Culture

Rivalités et jalousies maghrébines

Jacques Chirac est venu en coup de vent au Maroc début décembre en visite privée. Le roi Mohammed VI avait invité le président français au repas traditionnel qui marque la rupture du jeûne du ramadan. La presse française n’a guère commenté l’événement, sinon pour rappeler que des inondations catastrophiques avaient frappé le Maroc. Les journaux algériens, en revanche, ont eu une lecture politique de l’escapade. « Quotidien indépendant » francophone, El Watan a même choisi de l’annoncer à la « une », sous le titre : « Chirac opte pour Mohammed VI ».
Qu’est ce qui motive ce jugement catégorique appuyé par plus d’une demi-page de commentaires ? La brève déclaration d’un porte-parole du ministère marocain des affaires étrangères qui, rendant compte de l’entretien entre les deux chefs d’Etat, a dit que, outre les « questions internationales d’intérêt commun », ils avaient évoqué « les moyens d’approfondir les relations bilatérales dans le cadre d’un partenariat stratégique d’exception au service des sociétés et des économies des deux pays amis ». Ce qui pouvait passer pour de la langue de bois ou du jargon diplomatique a éveillé la suspicion du quotidien algérien, qui relève qu’un mois auparavant la ministre française de la défense, en « visite de courtoisie » au Maroc, avait déjà évoqué la « coopération privilégiée » entre les deux pays sur le plan militaire.
El Watan est persuadé qu’Alger, à qui Paris ne propose qu’une relation « exemplaire », est moins bien traitée que son voisin. Entre Paris et Rabat, « ce sera nettement différent », et ce déséquilibre contredit la « politique du juste milieu » suivie par la France au Maghreb. « Chaque fois qu’une haute personnalité française entreprend un voyage dansla région, on prend toujours soin, pour ménager les susceptibilités, de prévoir des escales dans chaque capitale. Ce rituel s’est encore vérifié à l’occasion de la visite, en décembre de l’année dernière, de Jacques Chirac. C’était l’Algérie – les intempéries de Bab-el-Oued – qui avait principalement inspiré le déplacement du président français. Mais, pour ne pas incommoder Rabat et Tunis, le président français s’était fait un devoir de faire escale dans ces deux capitales. » Derrière un « amour équitablement partagé », El Watan décèle un « désamour franco-algérien ». « Comment expliquer, écrit-il, que les relations entre la France et l’Algérie, qui réunissent toutes les conditions objectives pour être hissées à un niveau privilégié (…), ne parviennent pas à franchir ce pas qualitatif ? » Le « pragmatisme économique » plaide en faveur de liens « privilégiés ». Le « contentieux historique » entre les deux pays ne renseigne pas vraiment sur leurs « relations en demi-teinte ». « Le système politique choisi par l’Algérie au lendemain de l’indépendance, l’instabilité politique qui a caractérisé le pays au cours de ces dernières années, les choix économiques nouveaux de l’Algérie basés sur la diversification de ses partenaires » sont des explications guère plus convaincantes, note le journal.

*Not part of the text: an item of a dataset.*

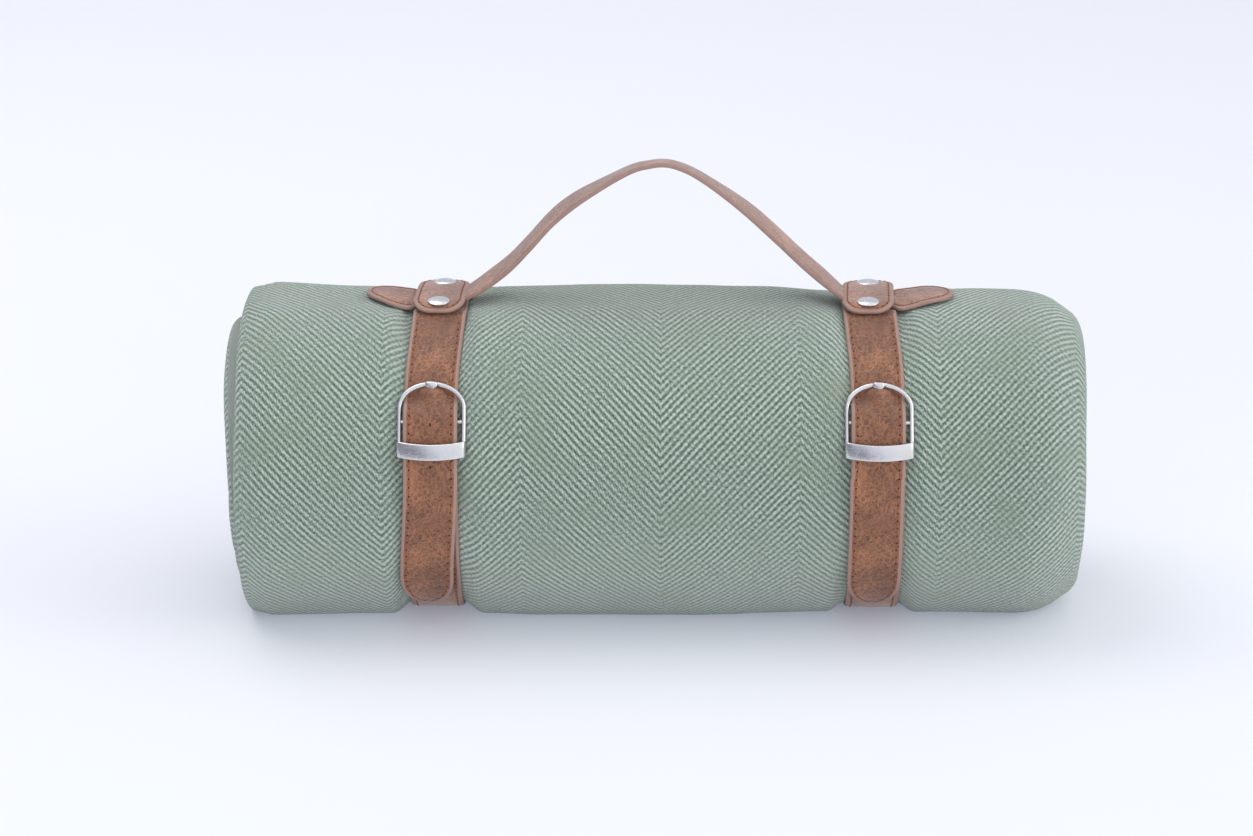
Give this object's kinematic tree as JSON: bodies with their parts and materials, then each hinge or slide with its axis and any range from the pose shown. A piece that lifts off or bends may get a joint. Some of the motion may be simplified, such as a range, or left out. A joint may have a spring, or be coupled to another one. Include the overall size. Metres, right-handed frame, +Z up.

A défaut de trancher, El Watan s’en remet à la visite officielle qu’effectuera en mars 2003 en Algérie le président français pour aller de l’avant. Ce sera la première visite d’Etat depuis l’indépendance de l’ancienne colonie. Mais, conclut le quotidien, « la flamme déclarée par Chirac au roi Mohammed VI en scellant « un partenariat stratégique d’exception » risque, de manière générale, de porter ombrage à (…) une coopération que Paris a toujours voulue, du moins officiellement, à équidistance entre les trois pays du Maghreb ».